#### [Input rows]
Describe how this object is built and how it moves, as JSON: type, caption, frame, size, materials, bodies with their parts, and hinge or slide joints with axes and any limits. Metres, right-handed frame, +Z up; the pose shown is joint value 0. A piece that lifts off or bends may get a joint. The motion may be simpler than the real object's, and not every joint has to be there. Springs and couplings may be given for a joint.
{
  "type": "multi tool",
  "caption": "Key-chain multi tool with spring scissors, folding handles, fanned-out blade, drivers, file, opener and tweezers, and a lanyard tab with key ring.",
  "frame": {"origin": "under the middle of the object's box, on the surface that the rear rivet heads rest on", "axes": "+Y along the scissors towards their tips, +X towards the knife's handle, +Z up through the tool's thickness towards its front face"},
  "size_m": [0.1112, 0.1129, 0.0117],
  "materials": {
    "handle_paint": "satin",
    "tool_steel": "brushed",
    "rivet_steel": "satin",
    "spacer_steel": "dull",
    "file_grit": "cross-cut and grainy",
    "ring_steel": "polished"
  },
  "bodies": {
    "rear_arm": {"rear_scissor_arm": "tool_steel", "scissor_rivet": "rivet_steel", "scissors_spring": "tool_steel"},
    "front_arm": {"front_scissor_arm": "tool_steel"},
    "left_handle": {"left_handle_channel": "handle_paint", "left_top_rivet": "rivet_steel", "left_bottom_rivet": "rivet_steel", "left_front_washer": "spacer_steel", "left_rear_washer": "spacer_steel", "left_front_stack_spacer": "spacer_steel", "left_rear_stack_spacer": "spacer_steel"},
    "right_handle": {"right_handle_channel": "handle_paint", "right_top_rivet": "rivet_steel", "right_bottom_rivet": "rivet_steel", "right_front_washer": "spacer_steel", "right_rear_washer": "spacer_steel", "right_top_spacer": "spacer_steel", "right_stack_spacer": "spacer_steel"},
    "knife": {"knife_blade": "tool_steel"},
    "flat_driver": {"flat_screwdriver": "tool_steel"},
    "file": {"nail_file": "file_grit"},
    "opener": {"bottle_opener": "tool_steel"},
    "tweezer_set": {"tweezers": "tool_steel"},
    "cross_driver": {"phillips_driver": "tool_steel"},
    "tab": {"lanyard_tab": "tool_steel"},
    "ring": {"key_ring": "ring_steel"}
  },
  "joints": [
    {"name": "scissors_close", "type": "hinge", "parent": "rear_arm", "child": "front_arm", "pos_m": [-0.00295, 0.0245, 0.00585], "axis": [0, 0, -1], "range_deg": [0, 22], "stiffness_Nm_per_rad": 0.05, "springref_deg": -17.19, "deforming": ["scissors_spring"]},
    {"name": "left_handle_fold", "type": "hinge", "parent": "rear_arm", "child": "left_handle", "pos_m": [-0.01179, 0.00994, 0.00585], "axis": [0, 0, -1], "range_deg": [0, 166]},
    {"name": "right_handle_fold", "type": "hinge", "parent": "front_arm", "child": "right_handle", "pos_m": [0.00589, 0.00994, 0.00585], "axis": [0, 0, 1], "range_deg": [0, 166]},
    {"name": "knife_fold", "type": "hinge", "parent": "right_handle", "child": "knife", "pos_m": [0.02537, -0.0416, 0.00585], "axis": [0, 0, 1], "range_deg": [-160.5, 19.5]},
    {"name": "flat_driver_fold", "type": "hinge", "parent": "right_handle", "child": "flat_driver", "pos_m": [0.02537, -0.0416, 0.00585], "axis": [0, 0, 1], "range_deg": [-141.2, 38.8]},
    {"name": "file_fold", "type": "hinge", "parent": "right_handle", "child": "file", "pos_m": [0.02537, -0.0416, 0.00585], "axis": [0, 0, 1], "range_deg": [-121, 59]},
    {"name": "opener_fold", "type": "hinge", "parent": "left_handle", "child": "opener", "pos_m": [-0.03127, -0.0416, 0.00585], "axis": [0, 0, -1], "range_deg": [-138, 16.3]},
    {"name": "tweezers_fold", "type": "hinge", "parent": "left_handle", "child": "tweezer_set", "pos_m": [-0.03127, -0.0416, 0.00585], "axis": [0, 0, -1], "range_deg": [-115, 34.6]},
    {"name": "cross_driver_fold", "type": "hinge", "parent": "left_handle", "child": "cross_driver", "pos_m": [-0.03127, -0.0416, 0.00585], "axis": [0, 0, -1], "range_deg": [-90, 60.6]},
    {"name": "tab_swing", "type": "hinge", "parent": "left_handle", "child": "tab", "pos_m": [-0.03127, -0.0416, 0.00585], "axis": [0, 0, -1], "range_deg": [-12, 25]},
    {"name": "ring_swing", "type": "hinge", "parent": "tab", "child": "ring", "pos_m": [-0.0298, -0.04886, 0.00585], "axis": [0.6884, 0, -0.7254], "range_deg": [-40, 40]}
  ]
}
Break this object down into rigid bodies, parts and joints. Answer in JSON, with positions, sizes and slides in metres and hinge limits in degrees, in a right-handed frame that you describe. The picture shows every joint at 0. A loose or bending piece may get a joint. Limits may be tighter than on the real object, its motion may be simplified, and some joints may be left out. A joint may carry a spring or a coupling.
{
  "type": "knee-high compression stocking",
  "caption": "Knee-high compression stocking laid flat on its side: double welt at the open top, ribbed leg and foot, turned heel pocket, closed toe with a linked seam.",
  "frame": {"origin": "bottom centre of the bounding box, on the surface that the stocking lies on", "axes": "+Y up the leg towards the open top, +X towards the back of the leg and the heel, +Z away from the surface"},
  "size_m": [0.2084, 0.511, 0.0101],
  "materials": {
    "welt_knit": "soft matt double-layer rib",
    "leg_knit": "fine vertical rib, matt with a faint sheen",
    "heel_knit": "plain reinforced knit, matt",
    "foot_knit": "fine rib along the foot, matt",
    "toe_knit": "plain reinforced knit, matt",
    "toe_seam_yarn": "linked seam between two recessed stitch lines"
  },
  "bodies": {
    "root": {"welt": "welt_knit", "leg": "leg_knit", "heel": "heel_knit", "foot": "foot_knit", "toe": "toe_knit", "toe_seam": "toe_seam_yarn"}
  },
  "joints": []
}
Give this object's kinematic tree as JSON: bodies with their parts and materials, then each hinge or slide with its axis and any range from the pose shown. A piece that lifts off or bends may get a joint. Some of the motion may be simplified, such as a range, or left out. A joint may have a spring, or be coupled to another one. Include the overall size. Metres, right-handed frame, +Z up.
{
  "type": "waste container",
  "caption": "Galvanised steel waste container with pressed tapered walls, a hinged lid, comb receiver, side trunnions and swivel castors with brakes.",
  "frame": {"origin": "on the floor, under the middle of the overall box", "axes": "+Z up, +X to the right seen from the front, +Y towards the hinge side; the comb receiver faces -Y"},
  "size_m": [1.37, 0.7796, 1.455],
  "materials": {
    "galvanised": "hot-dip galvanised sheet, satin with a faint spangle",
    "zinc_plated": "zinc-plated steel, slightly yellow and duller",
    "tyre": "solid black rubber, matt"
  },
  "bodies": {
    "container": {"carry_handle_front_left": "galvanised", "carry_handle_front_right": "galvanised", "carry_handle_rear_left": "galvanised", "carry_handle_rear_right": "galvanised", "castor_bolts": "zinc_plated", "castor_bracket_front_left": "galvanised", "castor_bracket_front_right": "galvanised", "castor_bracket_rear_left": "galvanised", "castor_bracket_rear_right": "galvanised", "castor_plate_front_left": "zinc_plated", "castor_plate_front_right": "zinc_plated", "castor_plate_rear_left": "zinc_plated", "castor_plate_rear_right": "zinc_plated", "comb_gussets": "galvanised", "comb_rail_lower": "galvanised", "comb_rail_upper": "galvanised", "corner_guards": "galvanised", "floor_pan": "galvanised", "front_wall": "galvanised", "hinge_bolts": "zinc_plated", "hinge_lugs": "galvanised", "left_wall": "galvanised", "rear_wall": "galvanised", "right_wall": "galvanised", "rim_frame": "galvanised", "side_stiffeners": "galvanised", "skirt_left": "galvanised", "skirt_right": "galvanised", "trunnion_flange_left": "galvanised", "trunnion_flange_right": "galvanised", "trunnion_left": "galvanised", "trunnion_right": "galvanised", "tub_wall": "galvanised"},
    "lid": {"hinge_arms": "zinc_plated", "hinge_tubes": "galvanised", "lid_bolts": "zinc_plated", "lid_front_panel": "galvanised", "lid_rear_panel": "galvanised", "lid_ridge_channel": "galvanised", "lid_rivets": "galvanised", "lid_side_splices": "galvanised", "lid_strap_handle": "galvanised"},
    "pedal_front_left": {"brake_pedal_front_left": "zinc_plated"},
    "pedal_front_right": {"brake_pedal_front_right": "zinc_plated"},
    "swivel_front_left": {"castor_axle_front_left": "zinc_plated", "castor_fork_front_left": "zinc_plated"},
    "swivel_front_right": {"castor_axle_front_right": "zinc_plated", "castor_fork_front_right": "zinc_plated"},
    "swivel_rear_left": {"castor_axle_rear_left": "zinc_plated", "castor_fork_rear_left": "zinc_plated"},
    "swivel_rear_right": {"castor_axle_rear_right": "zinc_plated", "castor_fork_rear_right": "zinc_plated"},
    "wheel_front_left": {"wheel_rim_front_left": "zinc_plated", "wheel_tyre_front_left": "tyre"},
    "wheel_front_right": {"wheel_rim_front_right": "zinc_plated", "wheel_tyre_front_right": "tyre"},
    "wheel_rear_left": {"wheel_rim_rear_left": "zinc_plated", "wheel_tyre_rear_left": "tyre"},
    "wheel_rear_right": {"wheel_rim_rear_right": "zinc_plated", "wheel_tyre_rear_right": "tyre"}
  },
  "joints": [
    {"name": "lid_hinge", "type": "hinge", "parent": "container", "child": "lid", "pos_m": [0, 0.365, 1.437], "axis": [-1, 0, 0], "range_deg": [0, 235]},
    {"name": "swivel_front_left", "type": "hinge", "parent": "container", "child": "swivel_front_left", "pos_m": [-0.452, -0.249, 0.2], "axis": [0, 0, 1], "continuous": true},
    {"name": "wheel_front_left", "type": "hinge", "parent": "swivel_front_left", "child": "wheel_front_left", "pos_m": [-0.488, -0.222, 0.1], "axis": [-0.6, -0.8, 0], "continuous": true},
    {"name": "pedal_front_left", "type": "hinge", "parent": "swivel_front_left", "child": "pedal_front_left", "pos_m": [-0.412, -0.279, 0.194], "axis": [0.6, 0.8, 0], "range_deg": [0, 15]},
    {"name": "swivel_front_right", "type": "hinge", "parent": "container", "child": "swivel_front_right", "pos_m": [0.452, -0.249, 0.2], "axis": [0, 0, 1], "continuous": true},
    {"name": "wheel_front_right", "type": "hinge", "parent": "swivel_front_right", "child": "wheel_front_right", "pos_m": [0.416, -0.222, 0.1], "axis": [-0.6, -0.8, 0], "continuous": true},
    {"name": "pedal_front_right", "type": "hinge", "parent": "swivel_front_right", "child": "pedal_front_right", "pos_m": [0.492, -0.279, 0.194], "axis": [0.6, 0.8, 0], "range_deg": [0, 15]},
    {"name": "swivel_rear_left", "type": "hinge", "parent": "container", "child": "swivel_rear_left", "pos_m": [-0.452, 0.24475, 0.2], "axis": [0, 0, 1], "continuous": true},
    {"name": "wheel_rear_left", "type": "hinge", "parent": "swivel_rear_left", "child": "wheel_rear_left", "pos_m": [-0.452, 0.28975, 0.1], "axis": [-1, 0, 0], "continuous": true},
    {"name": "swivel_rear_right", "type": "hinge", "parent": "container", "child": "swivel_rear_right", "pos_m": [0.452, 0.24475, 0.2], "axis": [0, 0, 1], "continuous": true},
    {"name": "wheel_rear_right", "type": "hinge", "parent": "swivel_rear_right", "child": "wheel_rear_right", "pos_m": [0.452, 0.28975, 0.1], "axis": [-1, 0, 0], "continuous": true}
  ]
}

* * *

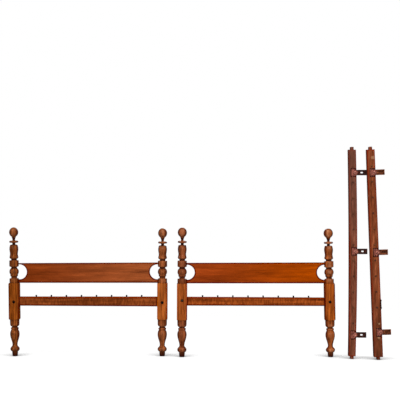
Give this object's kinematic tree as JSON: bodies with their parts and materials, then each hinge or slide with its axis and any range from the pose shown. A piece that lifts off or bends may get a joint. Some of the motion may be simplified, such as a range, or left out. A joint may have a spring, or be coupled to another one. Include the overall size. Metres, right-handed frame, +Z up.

#### [Aim]
Identify every line above with the string "axes" in it. Copy those lines.

#### [Written response]
Describe how this object is built and how it moves, as JSON: type, caption, frame, size, materials, bodies with their parts, and hinge or slide joints with axes and any limits. Metres, right-handed frame, +Z up; the pose shown is joint value 0. A piece that lifts off or bends may get a joint. The motion may be simpler than the real object's, and not every joint has to be there. Springs and couplings may be given for a joint.
  "frame": {"origin": "under the middle of the object's box, on the surface that the rear rivet heads rest on", "axes": "+Y along the scissors towards their tips, +X towards the knife's handle, +Z up through the tool's thickness towards its front face"},
  "frame": {"origin": "bottom centre of the bounding box, on the surface that the stocking lies on", "axes": "+Y up the leg towards the open top, +X towards the back of the leg and the heel, +Z away from the surface"},
  "frame": {"origin": "on the floor, under the middle of the overall box", "axes": "+Z up, +X to the right seen from the front, +Y towards the hinge side; the comb receiver faces -Y"},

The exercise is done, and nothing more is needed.